Outros problemas da atividade, na opinião de Soares, são a produção de forragem e grãos para a alimentação e o controle de ecto e endoparasitas sem a utilização de medicamentos químicos. “Soma-se a isso o pequeno tamanho das propriedades, a escassez de rações orgânicas para suplementação na estiagem, a pouca fertilidade do solo nas áreas de pastagens, a baixa utilização de tecnologias e os problemas climáticos.”

NORMAS DE PRODUÇÃO

Para conseguir a certificação do leite orgânico, o produtor deve seguir a Lei Federal 10831/2003 e Instrução Normativa 46 do Ministério da Agricultura (Mapa). A Lei de Orgânicos estabelece dois tipos de certificação: por auditoria (feita por uma empresa certificadora) e participativa (feita por grupos de produtores reunidos em associação que se inspecionam entre si). Nesse caso, depois de visitar as propriedades, um representante do Mapa credita os organismos participativos.

Em relação ao manejo sanitário, são obrigatórias as vacinas estabelecidas por lei e os exames para as doenças mais comuns em cada região. “Recomenda-se o uso de fitoterápicos e homeopatia”, diz o pesquisador. Ele acrescenta que, além de ureia, é proibido o uso de antibióticos, hormônios, aditivos promotores de crescimento, estimulante de apetite, alimentos obtidos de organismos geneticamente modificados e vacinas fabricadas com a tecnologia da transgenia.

“A maior parte da alimentação deve ser da própria propriedade e cerca de 80% da matéria seca consumida, de origem orgânica”, orienta. Nesse sentido, ele recomenda a formação de pastagens, capineiras, silagem e feno, produzidos, de preferência, com o consórcio de gramíneas e leguminosas, para a fixação de nitrogênio, e os sistemas silvipastoris, com associação de arbustos fixadores de nitrogênio (leguminosas), culturas agrícolas e pastagens”, indica. Além de calcário, para a correção da acidez dos solos, a orientação é para o uso de chorume e a compostagem.

Para a prevenção de ecto e endoparasitos, ele indica a rotação de pastagens e a utilização de compostos de ervas medicinais junto com a ração ou o sal mineral. “Além de manter esterqueiras cobertas e protegidas de moscas, o controle biológico tem apresentado bons resultados na prevenção de bernes e carrapatos”, comenta.

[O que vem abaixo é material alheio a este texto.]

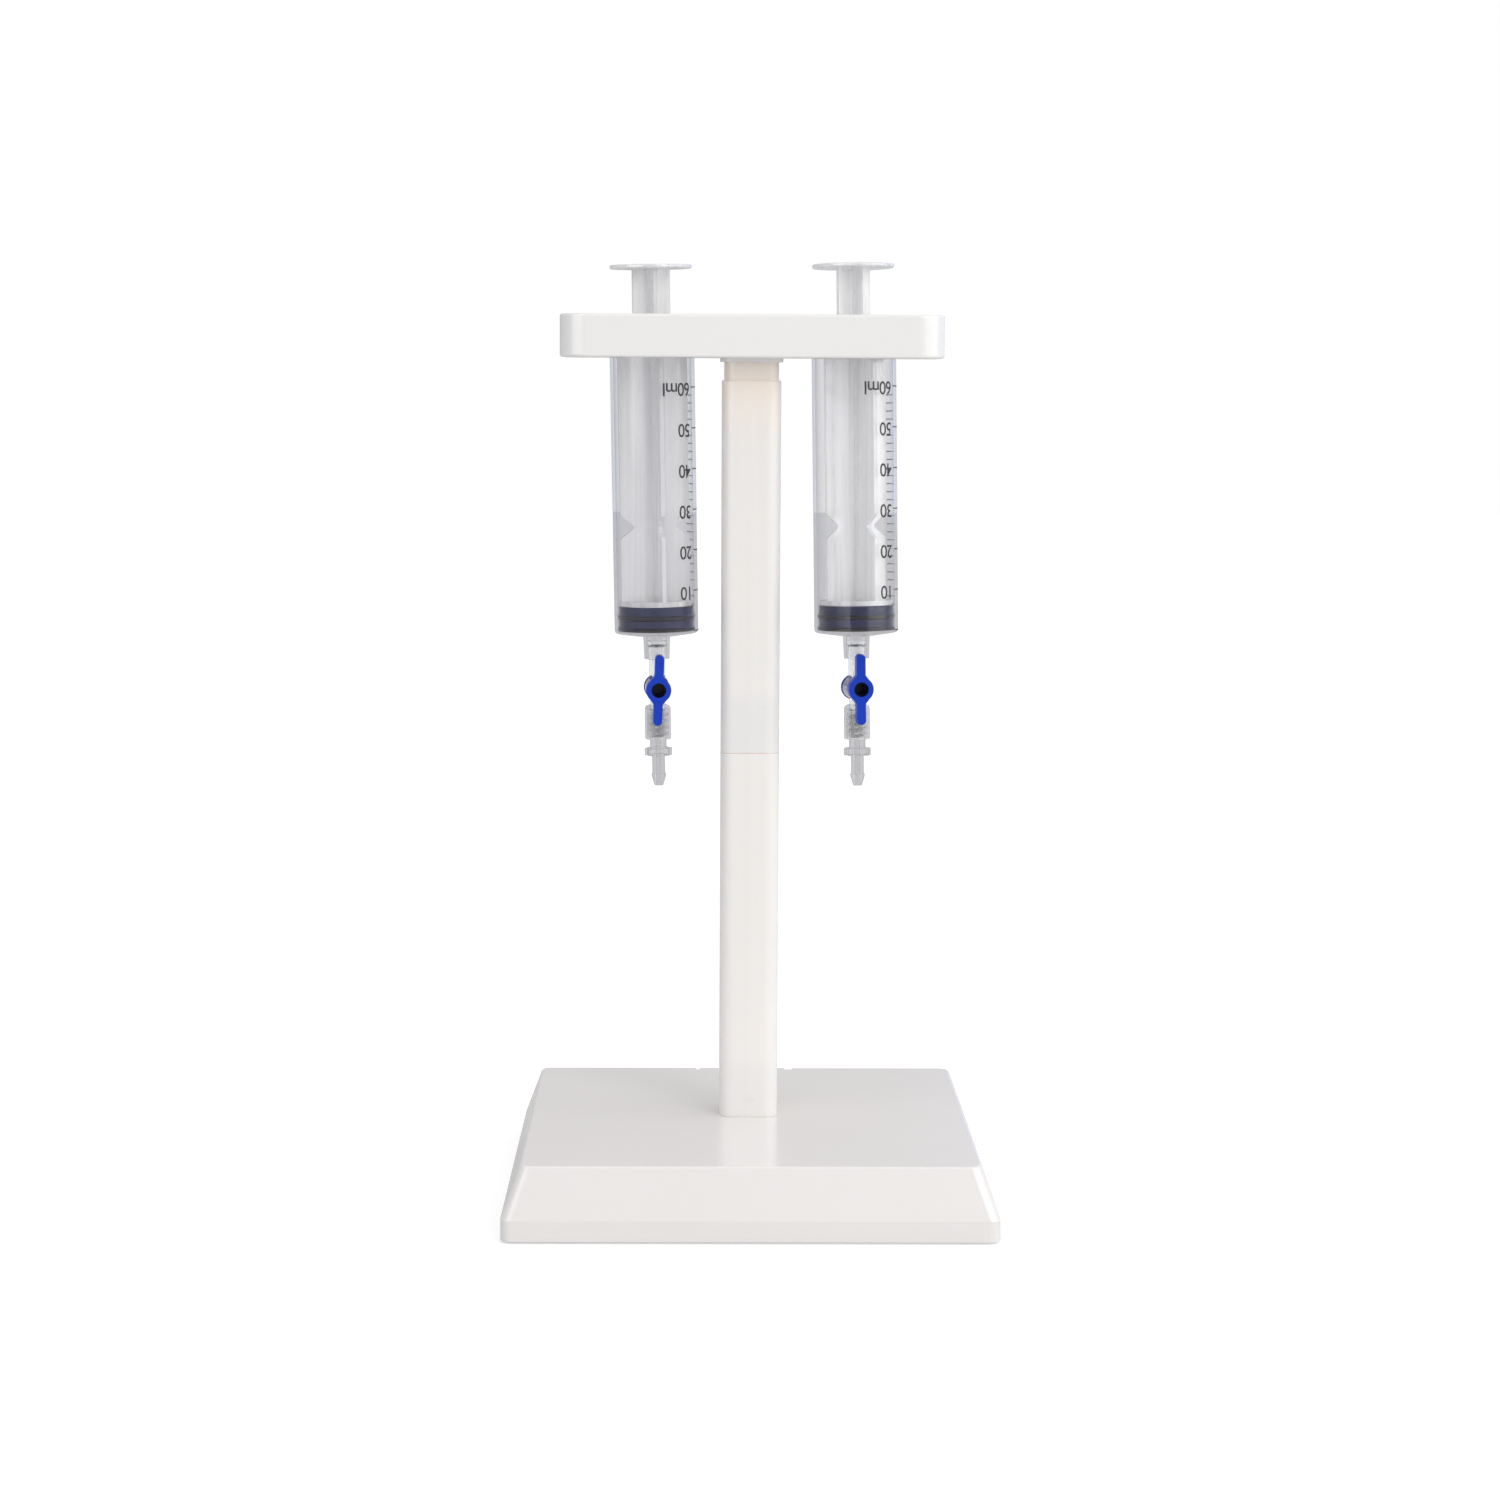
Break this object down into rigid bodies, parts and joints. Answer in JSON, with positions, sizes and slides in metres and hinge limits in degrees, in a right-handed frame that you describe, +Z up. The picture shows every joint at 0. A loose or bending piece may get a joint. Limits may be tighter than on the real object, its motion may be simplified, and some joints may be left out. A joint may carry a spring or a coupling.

As normas de produção de leite orgânico também incluem a seleção e o melhoramento animal. No manejo reprodutivo, somente a monta natural e a inseminação artificial são permitidas. “É proibida a transferência de embriões e a fertilização in vitro”, avisa o pesquisador. Ele informa que a recomendação é para a utilização de zebuínos leiteiros e seus cruzamentos. “Além de menores exigências nutricionais, os zebuínos produzem bem em condições naturais, sem a utilização de antibióticos, promotores de crescimento e hormônios.”

Na opinião de Soares, os sistemas silvipastoris são os mais adequados para o manejo e o bem-estar animal no sistema orgânico. “Oferece sombra das árvores, melhora a fertilidade das pastagens, diversifica a renda do produtor com a combinação de culturas”. Ainda dentre as normas relacionadas ao bem-estar, ele cita instalações adequadas ao conforto e à saúde dos animais, com acesso facilitado à água, às pastagens e aos alimentos. “É proibido o confinamento total de indivíduos adultos e o isolamento e reclusão de animais jovens”, orienta.